Premieres nationwide Friday, April 19 at 9 p.m. on PBS (check local listings), pbs.org/americanmasters and the PBS Video app. 

TRANSCRIPT

- [Female Narrator] New Documents opened up the photography world in a way that introduced a new way of looking at and making photographs.

- [Male Narrator] The famous New Documents show features Lee Friedlander, Diane Arbus, and Garry Winogrand.

And you know, there's a paradigm to finding new show.

It's still documentary, but it's much more personal.

- The New Documents show is, it was like the Bible.

It was very radical, it was a statement of what was acceptable in art photography, and it was the social landscape with Lee Friedlander, and it was the public landscape of urbanism which was Gary, and it was Arbus's way of looking at her fellows.

- [Female Narrator] The 1967 New Documents exhibition reset the course of photography.

There was something about the distinction between Arbus, Friedlander, and Winogrand, that it allowed me to understand Gary's work, by looking at it in relation to those two other people.

- [Woman] I mean, Arbus's work was really kind or amazing, in that in the 50's, you never saw anything but smiling white people.

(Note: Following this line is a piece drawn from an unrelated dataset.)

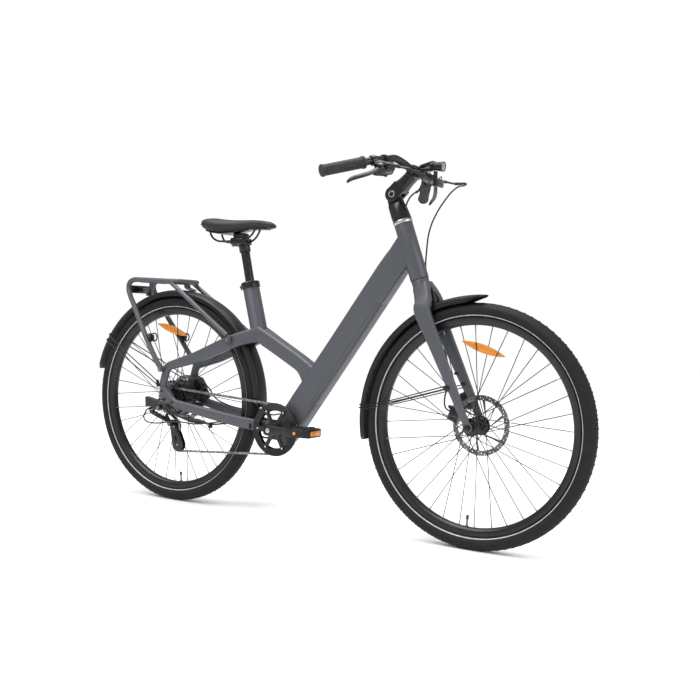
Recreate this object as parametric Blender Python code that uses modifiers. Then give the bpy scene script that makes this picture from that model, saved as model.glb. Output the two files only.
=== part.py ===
"""Electric city bicycle with a low frame, a battery in the down tube and a motor in the rear hub."""

import math

import bmesh
import bpy
from mathutils import Matrix, Vector

# Sizes in metres: x runs forward from the rear axle, y to the rider's left, z up from the ground

# Wheels
WHEELBASE = 1.150
TYRE_HEIGHT = 0.0435
TYRE_HALF_WIDTH = 0.0245
TREAD_HALF_WIDTH = 0.0120
RIM_OUTER_RADIUS = 0.3175
RIM_DEPTH = 0.0210
RIM_INNER_RADIUS = RIM_OUTER_RADIUS - RIM_DEPTH
TYRE_RADIUS = RIM_OUTER_RADIUS + TYRE_HEIGHT
RIM_HALF_WIDTH = 0.0135
RIM_LIP = 0.0017
RIM_WELL = 0.0065
WHEEL_FACETS = 40
SPOKES = 36
SPOKE_RADIUS = 0.0011
SPOKE_HUB_OFFSET = 0.0012
SPOKE_RIM_OFFSET = 0.0010
VALVE_RADIUS = 0.0033
VALVE_TIP_RADIUS = RIM_INNER_RADIUS - 0.0345
REFLECTOR_BOW = 0.2150
REFLECTOR_HALF = 0.0120
FRONT_VALVE_ANGLE = math.radians(-93)
REAR_VALVE_ANGLE = math.radians(-84)
GAP = 0.0003
FLAT_ANGLE = math.radians(0.2)
RUNNING_GAP = 0.0006

# Front hub and brake disc
FRONT_HUB_HALF = 0.0497
FRONT_AXLE_RADIUS = 0.0045
FRONT_FLANGE_RADIUS = 0.027
FRONT_RIGHT_FLANGE = -0.0300
FRONT_LEFT_FLANGE = 0.0260
FRONT_DISC_RADIUS = 0.090
FRONT_DISC_Y = 0.0401
DISC_THICKNESS = 0.0018
DISC_BAND = 0.0155
DISC_ARMS = 6
DISC_BORE = 0.0163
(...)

It was like a mirror that reflected only one kind of person.

And so, Arbus looking at the people she was looking at, or Gary being interested in bandaged people, or interracial couples, it was really shocking!

- [Male Narrator] People were hungry for the truth, so hungry for the truth.

One's hungry for the truth when one is young, because one is struggling through a fog of illusions that collects as one leaves childhood and enters adulthood, but remember that this was a time in which this country was greatly confused about what its values were, and young people especially were full of intense feeling and little knowledge.